А сутью этой сцены являлось то, что были раньше на Сечи казаки, которые назывались характерниками, и которые исповедовали Арианство — течение христианства, заимствованное ими из Польши. Отвергая и церкви, и священников, они молились Богу сами, в диком поле, находясь один на один с Ним. И эти долгие молитвы, переводя сознание в состояние транса, могли длиться часами, становясь сходными с медитацией йогов, поднимая душу в Астрал, и, со временем, через многие годы таких практик, наделяя человека сверхвозможностями. И левитирующие предметы — стандартная практика тренинга и развития таких возможностей у людей, достигших просветления. Более того, казаки-характерники могли сами исчезать в чистом поле, растворяясь в воздухе, и возникая совсем в другом месте, могли работать с пространством-временем, уплотняя его перед собой так, что пули врага тормозились перед их телами, падая в траву или за складки их одежд, так что после боя эти пули приходилось из них вытряхивать, и оружие врага в бою не могло коснуться их тел. Они могли заживлять раны своих товарищей, как филиппинские хилеры, могли наводить «ману» на превосходящего их врага, и тогда целая армия могла ясным днём в чистом поле проехать мимо отряда тихо стоящих казаков, и их просто не увидеть. И ещё, видимо, много того, чего мы даже себе уже и не представляем. И потому сельская ведьма Солоха так боялась Пасюка, и обходила его стороной. А теперь то, что раньше было в порядке вещей, само собой разумеющимся, сейчас нашему «просвещённому» обществу кажется чем-то фантастичным и невозможным.

Но никаким тоталитарным системам жёсткого подчинения свободные от неё люди никогда нужны не были, более того, эти системы всегда становилась их ярыми врагами и преследователями. И Пётр Первый, утверждая свою власть над этими территориями, своим специальным указом под страхом смертной казни запретил казакам заговаривать пули, заниматься своими медитативными практиками и молиться Богу без церквей и священников, видя в этом основную угрозу своему абсолютизму, и нашёл ярых сторонников своим действиям в лице именно служителей церкви. И тогда последние остатки Свободы в Российской Империи исчезли.

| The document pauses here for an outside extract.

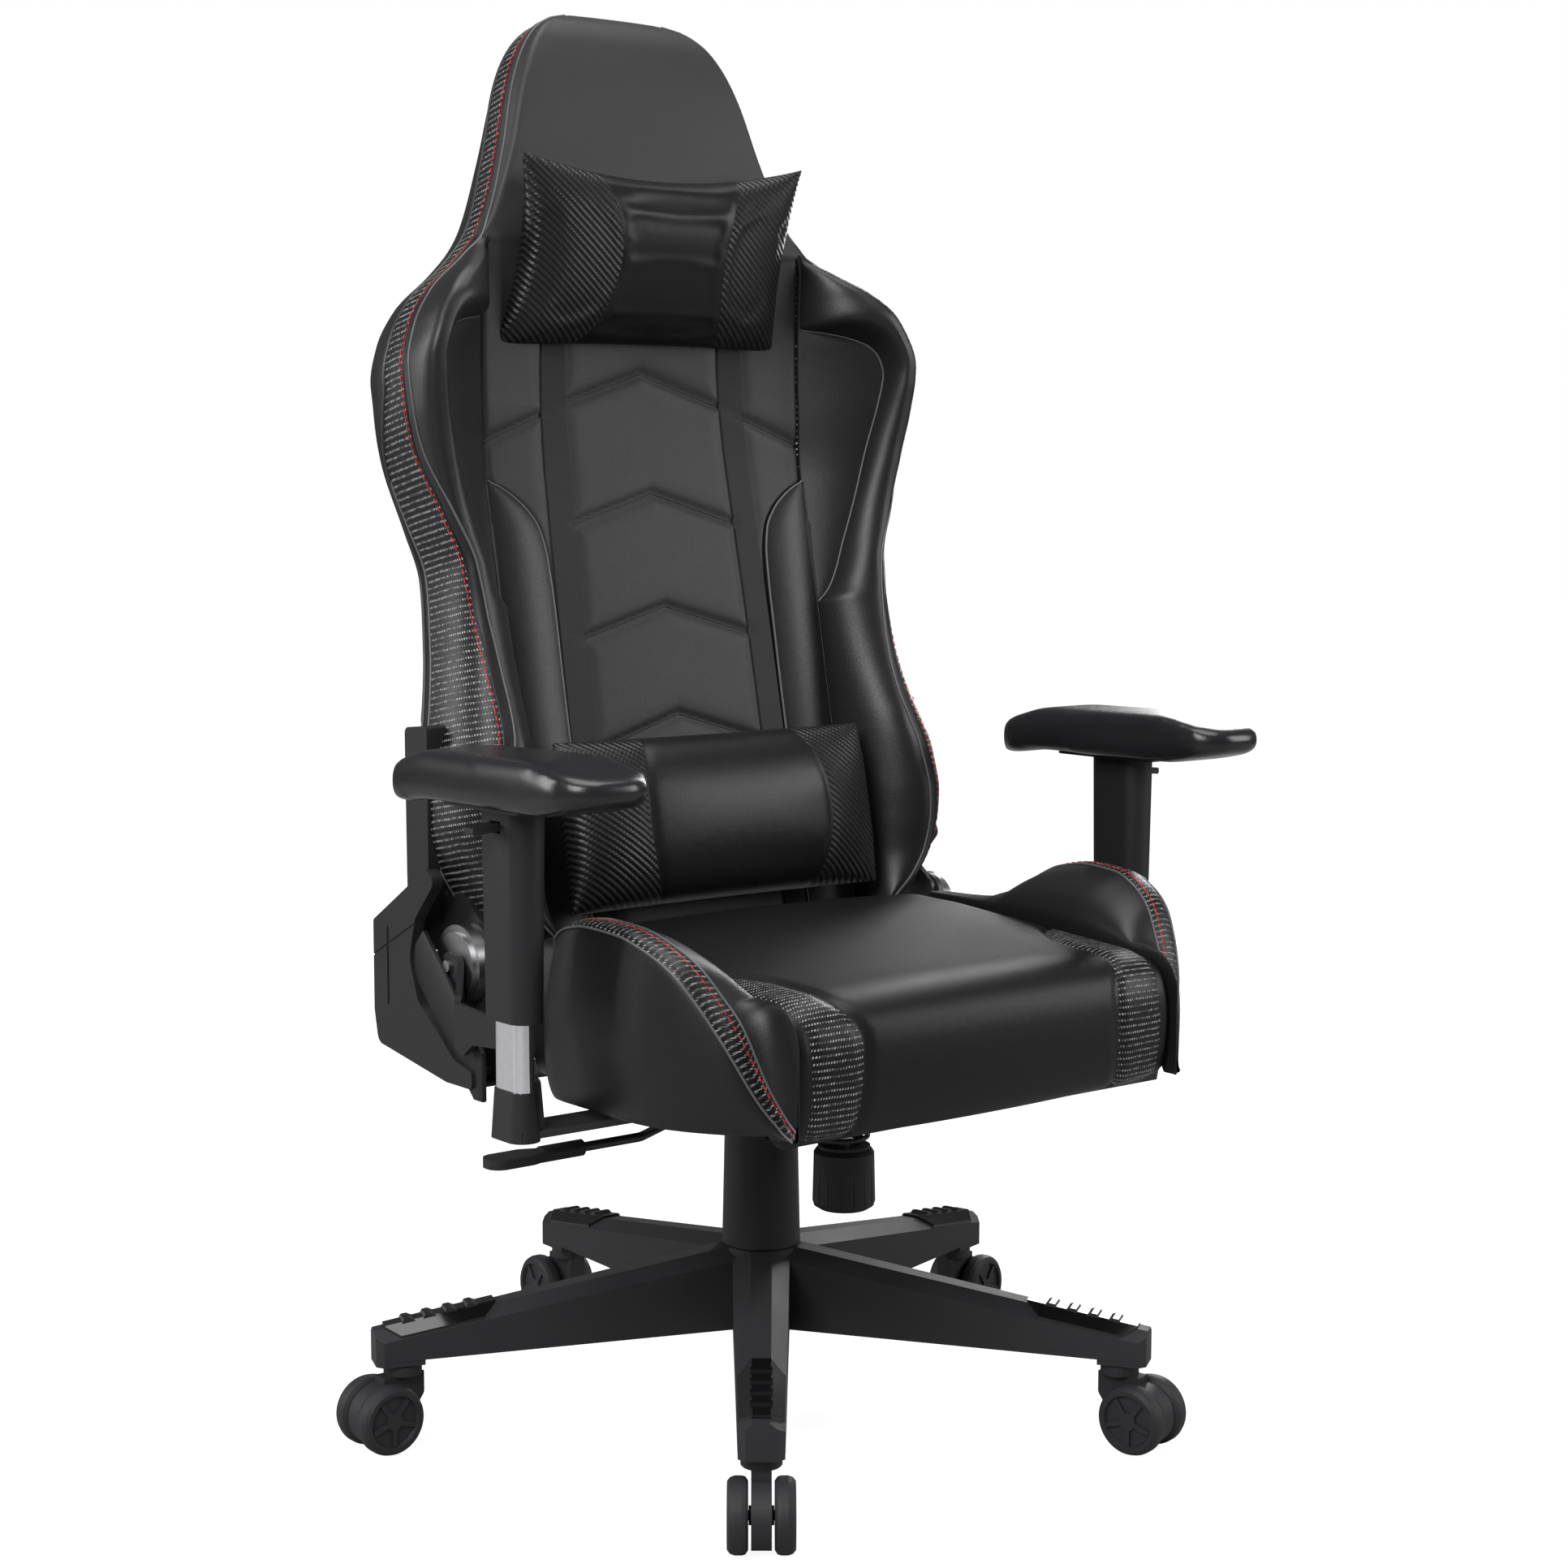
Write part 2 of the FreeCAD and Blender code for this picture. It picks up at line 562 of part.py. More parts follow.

…Я помню как давно, ещё в моём детстве, за стеклом на книжной полке моей комнаты стояла фотография моего школьного класса — всех моих одноклассников крупным планом. И когда я приходил из ванны, обмотанный полотенцем, я просто не мог его снять, и, взяв бельё, шёл переодеваться обратно в ванную!.. Потому, что они на меня смотрели! Они видели меня голого! Их фотография!.. И это продолжалось многие годы! Я понимал, что так не должно быть, что моё мировосприятие чудовищно искажено и извращено ханжескими догмами этого общества, которые просто не давали увидеть мир во всём его разнообразии и великолепии, формируя в моём сознании только чёрно-белую картину мира. Догмы просто закрывали его от меня! Я понимал, что все эти ужасные комплексы — этот червь, грызущий меня изнутри, — Страх Мой, с которым надо бороться, вырывая его из моего сознания беспощадно, который иначе сам не уйдёт никогда. Которого необходимо уничтожить, иначе он сожрёт меня, как личность, в этой жизни, данной мне Богом в награду, как высший дар, ценнее которого нет ничего на свете! Не дав прожить эту жизнь Свободным!!!

Но ещё долго я не мог освободить себя из его цепких клещей. Ещё долго я не мог понять тех людей, в которых этого червя не было никогда, которые пришли в этот мир с врождённым, или уже в раннем возрасте приобретённым иммунитетом к Страху. Я знал, что такие люди есть, и их много. С открытыми и телами, и душами. И я всегда, не по убеждению даже, а традиционно, «как все», считал их извращенцами, отщепенцами цивилизованного общества, презревшими его незыблемые святыни традиционных норм общественной морали. Но будучи несколько лет назад со своей женой в Крыму, на скалистых «диких» пляжах его южного берега, я встретил этих людей, которые были свободны и открыты буквально абсолютно, и стояли в своём духовном развитии несравненно выше догм общества, застывших в своём ханжеском, рабском понимании нравственности много веков назад. И тогда оказалось, что мы — люди «традиционных норм», — закрыты даже перед самими собой их бетонными блоками. Закрыты как перед другими людьми, так и перед Богом, потому что без одного не может быть и другого. Без Свободы не может быть Любви! Никогда и нигде! Тогда я и понял истинное значение Любви… Любви ко всему миру, сотворённому Богом, ко всему, что есть в нём.